[BEGIN SUPPLIED MATERIAL]
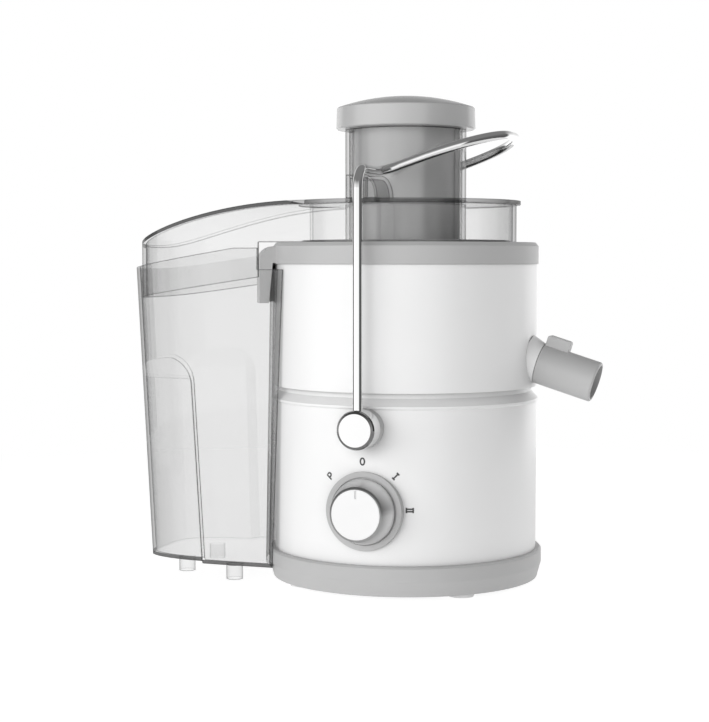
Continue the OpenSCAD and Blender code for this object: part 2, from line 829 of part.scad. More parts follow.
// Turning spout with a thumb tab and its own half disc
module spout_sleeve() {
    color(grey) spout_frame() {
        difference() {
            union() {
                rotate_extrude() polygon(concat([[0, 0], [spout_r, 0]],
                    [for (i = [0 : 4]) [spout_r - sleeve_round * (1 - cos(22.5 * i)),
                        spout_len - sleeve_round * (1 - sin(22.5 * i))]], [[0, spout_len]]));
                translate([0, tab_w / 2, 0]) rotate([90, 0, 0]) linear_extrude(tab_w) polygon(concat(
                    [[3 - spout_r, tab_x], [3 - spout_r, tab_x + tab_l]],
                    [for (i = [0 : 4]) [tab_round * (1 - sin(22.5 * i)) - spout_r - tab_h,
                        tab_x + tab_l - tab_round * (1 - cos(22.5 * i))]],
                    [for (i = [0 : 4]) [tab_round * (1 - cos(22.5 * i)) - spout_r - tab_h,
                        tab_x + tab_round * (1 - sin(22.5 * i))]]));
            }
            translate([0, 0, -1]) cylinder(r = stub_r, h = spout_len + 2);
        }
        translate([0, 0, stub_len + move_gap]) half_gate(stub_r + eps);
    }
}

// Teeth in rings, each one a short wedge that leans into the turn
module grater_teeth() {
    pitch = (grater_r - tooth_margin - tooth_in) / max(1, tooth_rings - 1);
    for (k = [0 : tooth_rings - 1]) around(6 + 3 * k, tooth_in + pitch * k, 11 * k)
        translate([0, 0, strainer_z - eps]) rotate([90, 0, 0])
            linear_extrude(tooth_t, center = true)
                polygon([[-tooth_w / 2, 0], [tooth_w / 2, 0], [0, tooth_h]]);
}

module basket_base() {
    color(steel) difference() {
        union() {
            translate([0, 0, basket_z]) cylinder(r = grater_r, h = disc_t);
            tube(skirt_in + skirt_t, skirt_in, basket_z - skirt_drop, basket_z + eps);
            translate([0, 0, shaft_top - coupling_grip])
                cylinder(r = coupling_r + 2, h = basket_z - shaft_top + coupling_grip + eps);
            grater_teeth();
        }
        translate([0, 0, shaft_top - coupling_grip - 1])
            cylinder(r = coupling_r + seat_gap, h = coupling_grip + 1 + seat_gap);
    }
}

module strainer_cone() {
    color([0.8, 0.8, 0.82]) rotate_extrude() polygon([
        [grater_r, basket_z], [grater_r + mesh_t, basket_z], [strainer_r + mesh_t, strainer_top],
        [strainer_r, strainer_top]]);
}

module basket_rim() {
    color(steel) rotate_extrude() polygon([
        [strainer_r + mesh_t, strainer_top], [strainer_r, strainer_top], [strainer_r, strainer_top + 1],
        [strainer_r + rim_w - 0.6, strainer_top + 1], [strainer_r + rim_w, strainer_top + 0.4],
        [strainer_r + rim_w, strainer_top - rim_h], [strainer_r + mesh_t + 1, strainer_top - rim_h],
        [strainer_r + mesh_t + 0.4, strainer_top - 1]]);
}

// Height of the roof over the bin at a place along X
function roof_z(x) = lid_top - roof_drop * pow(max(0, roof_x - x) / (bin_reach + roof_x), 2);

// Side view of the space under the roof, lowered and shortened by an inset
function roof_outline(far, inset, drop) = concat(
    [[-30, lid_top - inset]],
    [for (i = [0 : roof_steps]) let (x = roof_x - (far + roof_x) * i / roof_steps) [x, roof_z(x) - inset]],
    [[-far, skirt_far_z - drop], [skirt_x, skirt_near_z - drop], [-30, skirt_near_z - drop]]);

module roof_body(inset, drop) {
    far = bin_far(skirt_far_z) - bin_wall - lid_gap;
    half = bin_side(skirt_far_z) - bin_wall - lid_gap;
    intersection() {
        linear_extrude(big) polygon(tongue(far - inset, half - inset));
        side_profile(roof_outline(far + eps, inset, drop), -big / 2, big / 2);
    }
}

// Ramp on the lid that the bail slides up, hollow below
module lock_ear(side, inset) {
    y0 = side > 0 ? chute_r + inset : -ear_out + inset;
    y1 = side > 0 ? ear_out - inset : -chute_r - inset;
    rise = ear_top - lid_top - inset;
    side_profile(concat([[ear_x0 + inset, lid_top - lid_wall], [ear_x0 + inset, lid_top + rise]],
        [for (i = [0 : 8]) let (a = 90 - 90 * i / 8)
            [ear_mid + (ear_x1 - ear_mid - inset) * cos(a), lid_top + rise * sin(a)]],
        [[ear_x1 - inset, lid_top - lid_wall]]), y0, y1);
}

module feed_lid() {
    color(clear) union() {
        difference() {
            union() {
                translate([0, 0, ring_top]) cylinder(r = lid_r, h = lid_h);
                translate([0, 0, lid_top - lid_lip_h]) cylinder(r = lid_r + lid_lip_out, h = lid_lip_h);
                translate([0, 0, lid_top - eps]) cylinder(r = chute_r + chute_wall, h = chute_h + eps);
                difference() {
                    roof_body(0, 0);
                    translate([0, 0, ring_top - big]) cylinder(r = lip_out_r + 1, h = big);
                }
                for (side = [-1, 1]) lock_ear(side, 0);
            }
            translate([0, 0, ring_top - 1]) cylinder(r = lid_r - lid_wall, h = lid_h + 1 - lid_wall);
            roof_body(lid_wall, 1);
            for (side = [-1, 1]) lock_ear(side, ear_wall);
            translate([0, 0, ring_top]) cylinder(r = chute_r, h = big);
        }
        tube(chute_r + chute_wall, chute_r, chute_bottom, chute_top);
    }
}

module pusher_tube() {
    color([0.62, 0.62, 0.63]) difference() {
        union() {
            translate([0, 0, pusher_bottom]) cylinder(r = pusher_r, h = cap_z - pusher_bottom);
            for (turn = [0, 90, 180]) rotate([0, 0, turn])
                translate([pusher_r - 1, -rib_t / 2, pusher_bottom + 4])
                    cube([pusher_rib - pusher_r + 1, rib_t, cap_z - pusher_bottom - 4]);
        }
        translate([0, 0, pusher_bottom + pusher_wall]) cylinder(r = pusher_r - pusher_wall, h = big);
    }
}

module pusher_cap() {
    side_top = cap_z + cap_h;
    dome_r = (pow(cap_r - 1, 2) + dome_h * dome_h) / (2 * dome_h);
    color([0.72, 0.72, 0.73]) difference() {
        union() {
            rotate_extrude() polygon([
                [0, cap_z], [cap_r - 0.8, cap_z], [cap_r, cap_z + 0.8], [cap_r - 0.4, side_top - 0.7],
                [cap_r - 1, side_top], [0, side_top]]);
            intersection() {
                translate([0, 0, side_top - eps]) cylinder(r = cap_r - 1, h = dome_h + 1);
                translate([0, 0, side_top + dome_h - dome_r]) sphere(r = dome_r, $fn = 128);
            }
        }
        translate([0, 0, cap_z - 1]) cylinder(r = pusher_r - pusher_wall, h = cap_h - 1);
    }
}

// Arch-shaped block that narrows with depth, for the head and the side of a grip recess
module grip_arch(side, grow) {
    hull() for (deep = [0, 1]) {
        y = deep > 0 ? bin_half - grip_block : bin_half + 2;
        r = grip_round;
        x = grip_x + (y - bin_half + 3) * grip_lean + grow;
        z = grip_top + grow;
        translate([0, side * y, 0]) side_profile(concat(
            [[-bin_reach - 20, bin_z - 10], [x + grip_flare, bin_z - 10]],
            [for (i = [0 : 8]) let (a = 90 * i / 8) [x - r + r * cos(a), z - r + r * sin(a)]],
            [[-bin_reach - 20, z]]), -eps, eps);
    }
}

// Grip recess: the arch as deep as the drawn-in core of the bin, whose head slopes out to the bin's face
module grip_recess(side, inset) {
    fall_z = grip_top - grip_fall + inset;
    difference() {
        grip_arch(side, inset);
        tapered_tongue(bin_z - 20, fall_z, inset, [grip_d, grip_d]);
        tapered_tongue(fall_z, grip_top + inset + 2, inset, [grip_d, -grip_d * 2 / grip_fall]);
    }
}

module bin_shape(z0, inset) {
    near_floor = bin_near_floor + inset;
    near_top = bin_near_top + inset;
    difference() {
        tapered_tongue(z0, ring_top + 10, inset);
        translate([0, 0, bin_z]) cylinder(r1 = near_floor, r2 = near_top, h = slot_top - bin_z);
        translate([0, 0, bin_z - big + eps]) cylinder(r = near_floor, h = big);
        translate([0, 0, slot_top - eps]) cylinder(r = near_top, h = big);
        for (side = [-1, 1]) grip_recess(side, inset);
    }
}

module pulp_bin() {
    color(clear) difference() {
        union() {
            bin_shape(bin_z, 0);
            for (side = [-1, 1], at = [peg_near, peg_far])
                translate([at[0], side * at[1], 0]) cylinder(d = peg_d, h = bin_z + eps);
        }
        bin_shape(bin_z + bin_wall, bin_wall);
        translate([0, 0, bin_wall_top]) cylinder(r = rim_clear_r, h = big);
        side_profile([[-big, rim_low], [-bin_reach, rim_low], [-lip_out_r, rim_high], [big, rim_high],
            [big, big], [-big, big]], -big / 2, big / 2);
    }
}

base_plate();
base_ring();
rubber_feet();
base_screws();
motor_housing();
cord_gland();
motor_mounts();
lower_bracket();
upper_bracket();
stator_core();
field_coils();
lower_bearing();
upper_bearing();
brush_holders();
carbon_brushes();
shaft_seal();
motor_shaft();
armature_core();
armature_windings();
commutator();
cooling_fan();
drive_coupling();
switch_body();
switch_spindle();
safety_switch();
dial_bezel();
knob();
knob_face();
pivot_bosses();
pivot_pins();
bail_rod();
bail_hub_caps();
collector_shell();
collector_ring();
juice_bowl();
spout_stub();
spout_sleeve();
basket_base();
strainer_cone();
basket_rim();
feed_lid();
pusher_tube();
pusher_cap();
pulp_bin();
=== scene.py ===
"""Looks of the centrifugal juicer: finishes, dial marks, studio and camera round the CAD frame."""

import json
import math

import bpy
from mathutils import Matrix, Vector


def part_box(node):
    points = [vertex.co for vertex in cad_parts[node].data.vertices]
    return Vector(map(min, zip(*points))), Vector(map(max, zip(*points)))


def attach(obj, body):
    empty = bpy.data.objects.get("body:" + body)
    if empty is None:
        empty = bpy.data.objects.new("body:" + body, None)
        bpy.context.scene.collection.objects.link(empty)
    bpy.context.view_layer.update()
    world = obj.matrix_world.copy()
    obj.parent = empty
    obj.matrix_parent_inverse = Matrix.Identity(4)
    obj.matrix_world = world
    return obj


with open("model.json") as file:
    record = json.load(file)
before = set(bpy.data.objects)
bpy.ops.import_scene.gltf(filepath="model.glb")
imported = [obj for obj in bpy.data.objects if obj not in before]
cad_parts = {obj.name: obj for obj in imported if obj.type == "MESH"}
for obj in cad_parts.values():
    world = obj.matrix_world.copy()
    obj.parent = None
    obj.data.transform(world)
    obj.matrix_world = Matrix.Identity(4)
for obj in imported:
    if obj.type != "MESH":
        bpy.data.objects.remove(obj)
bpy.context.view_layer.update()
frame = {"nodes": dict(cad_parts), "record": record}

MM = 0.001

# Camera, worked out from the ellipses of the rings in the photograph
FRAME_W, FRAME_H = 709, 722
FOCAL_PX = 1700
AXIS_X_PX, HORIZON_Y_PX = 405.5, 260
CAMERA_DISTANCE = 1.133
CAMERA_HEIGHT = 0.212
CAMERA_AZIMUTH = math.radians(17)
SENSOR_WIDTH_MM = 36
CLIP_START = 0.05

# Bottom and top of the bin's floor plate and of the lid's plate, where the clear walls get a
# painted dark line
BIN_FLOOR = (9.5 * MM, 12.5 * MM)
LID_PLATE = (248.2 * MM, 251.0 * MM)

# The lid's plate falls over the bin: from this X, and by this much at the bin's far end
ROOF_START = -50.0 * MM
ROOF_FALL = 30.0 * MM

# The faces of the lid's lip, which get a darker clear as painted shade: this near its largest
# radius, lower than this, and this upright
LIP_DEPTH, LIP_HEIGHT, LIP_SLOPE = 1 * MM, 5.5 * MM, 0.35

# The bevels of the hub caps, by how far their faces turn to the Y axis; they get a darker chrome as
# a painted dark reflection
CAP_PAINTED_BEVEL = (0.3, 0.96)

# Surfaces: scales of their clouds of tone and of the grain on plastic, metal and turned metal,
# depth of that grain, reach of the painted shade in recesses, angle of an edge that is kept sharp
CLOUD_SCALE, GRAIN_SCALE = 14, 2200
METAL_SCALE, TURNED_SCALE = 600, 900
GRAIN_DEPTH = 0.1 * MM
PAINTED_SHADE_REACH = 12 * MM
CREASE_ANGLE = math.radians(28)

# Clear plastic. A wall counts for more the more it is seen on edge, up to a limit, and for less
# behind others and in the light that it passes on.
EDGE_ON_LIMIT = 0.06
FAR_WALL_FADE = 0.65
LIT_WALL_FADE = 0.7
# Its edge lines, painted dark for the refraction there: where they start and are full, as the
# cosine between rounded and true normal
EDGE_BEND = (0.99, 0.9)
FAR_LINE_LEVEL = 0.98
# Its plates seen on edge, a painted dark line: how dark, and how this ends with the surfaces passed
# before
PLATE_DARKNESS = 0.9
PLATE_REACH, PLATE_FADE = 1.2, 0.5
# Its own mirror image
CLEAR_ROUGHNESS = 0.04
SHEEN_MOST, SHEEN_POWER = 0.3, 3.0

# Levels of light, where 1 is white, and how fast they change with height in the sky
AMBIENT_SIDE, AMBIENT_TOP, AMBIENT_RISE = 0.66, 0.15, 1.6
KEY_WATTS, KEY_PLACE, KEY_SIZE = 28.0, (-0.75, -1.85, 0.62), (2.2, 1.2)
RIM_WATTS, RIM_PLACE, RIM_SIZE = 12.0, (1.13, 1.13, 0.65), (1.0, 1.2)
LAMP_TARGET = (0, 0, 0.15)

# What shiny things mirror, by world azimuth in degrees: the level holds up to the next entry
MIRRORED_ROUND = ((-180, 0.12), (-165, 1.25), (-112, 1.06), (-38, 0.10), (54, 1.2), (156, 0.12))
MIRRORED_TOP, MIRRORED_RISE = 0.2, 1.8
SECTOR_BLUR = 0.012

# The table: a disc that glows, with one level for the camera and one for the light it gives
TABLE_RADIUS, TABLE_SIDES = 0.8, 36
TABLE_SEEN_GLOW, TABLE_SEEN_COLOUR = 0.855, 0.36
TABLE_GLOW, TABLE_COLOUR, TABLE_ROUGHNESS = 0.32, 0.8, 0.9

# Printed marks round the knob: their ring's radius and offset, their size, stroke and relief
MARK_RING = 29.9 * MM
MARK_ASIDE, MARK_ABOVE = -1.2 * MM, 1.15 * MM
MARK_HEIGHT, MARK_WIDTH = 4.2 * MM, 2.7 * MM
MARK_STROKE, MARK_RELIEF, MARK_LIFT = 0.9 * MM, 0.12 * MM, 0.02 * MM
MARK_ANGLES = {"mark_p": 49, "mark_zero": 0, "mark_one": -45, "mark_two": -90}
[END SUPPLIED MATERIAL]
[TO DO]
Quote the listing above, but only from the line that shows "base_plate();" through the line that shows "imported = [obj".

[COMPLETE RESPONSE]
base_plate();
base_ring();
rubber_feet();
base_screws();
motor_housing();
cord_gland();
motor_mounts();
lower_bracket();
upper_bracket();
stator_core();
field_coils();
lower_bearing();
upper_bearing();
brush_holders();
carbon_brushes();
shaft_seal();
motor_shaft();
armature_core();
armature_windings();
commutator();
cooling_fan();
drive_coupling();
switch_body();
switch_spindle();
safety_switch();
dial_bezel();
knob();
knob_face();
pivot_bosses();
pivot_pins();
bail_rod();
bail_hub_caps();
collector_shell();
collector_ring();
juice_bowl();
spout_stub();
spout_sleeve();
basket_base();
strainer_cone();
basket_rim();
feed_lid();
pusher_tube();
pusher_cap();
pulp_bin();
=== scene.py ===
"""Looks of the centrifugal juicer: finishes, dial marks, studio and camera round the CAD frame."""

import json
import math

import bpy
from mathutils import Matrix, Vector


def part_box(node):
    points = [vertex.co for vertex in cad_parts[node].data.vertices]
    return Vector(map(min, zip(*points))), Vector(map(max, zip(*points)))


def attach(obj, body):
    empty = bpy.data.objects.get("body:" + body)
    if empty is None:
        empty = bpy.data.objects.new("body:" + body, None)
        bpy.context.scene.collection.objects.link(empty)
    bpy.context.view_layer.update()
    world = obj.matrix_world.copy()
    obj.parent = empty
    obj.matrix_parent_inverse = Matrix.Identity(4)
    obj.matrix_world = world
    return obj


with open("model.json") as file:
    record = json.load(file)
before = set(bpy.data.objects)
bpy.ops.import_scene.gltf(filepath="model.glb")
imported = [obj for obj in bpy.data.objects if obj not in before]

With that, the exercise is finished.